The transfer of the asset is an immediate and completed gift. The value of the gift is the initial value of the asset contributed, less the present value of the charity’s income interest. Because the present value is calculated using the IRC 7520 rate, if the assets in the CLAT appreciate at a rate greater than the 7520 rate, the family will receive more assets than were reported as a taxable gift. Like a GRAT, a CLAT is also sometimes used as an exit vehicle, pouring into an irrevocable life insurance trust to repay an intra-family loan or to make the balloon payment on an installment note sale.
Of note, CLATs that are set up as grantor trusts may provide wealthier families with an opportunity to give to charity while also maximizing income tax deductions– despite the limits placed on itemized deductions under the 2017 Tax Act. That is, a grantor CLAT can still be an effective income tax planning strategy for clients who expect a large income tax year due to, for example, the sale of a business, a large bonus, or the exercise of stock options.
Low rates can’t last forever, particularly since the Fed has already begun rate increases as the economy and jobs numbers improve.

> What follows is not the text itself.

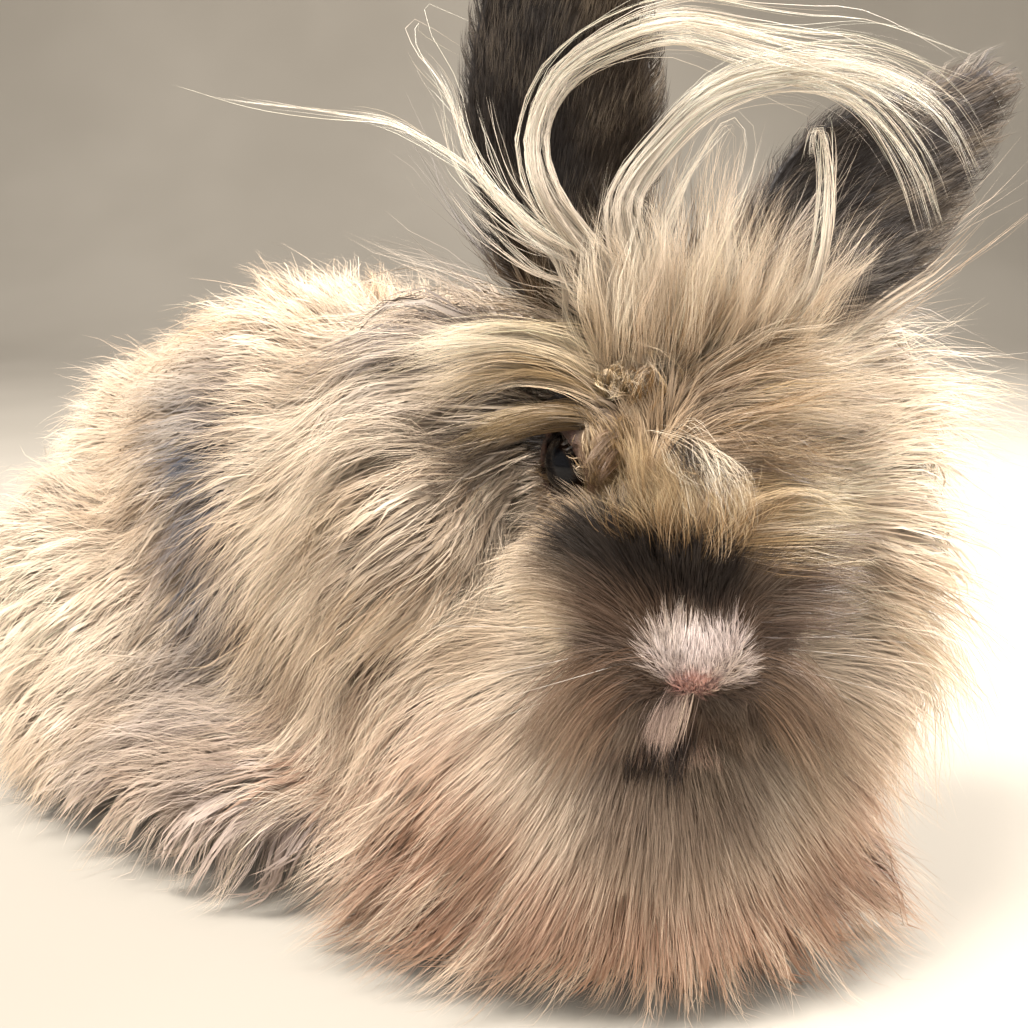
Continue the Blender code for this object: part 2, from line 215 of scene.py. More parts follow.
def ear_place(p, side):
    """Where points are on an ear: share of its length, share of its half width, distance from its middle surface, signed side."""
    ts = np.linspace(0, 1, 26)
    line = ear_line(side, ts)[0]
    d2 = ((p[:, None, :] - line[None]) ** 2).sum(-1)
    t = ts[d2.argmin(1)]
    for _ in range(3):
        place, along, _, _ = ear_line(side, t)
        step = ((p - place) * along).sum(1) / 72.0
        t = np.clip(t + step, 0, 1)
    place, along, facing, across = ear_line(side, t)
    half, curl = ear_section(t, side)
    q = p - place
    u, w, v = (q * across).sum(1), (q * facing).sum(1), (q * along).sum(1)
    r = half / curl
    cu, cw = u, w - 0.65 * r
    rho = np.hypot(cu, cw)
    phi = np.arctan2(cu, -cw)
    clipped = np.clip(phi, -curl, curl)
    eu, ew = r * np.sin(clipped), -r * np.cos(clipped)
    flat = np.where(np.abs(phi) < curl, rho - r, np.hypot(cu - eu, cw - ew))
    return t, phi / curl, np.hypot(flat, v), np.where(np.abs(phi) < curl, rho - r, 0.0), along, facing, across


def ear_distance(side):
    def distance(p):
        t, s, d, _, _, _, _ = ear_place(p, side)
        thick = EAR_SKIN * (1 + 1.3 * (1 - smooth(0, 0.2, t))) * (1 - 0.35 * smooth(0.7, 1.0, np.abs(s)))
        return d - thick / 2 - 0.15
    return distance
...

While the last decade of low rates hasn’t been ideal for savers, it’s been an opportunity for higher net worth families to leverage wealth in the process of keeping it “all in the family”. Indeed, even with the new tax act, now may be the time to lock in rates and create the liquidity families need through the use of life insurance–before interest rates rise.
As always, clients should work with their advisory team, including attorneys familiar with estate and income tax matters to take into account the full effect on their particular circumstances with any planning strategy.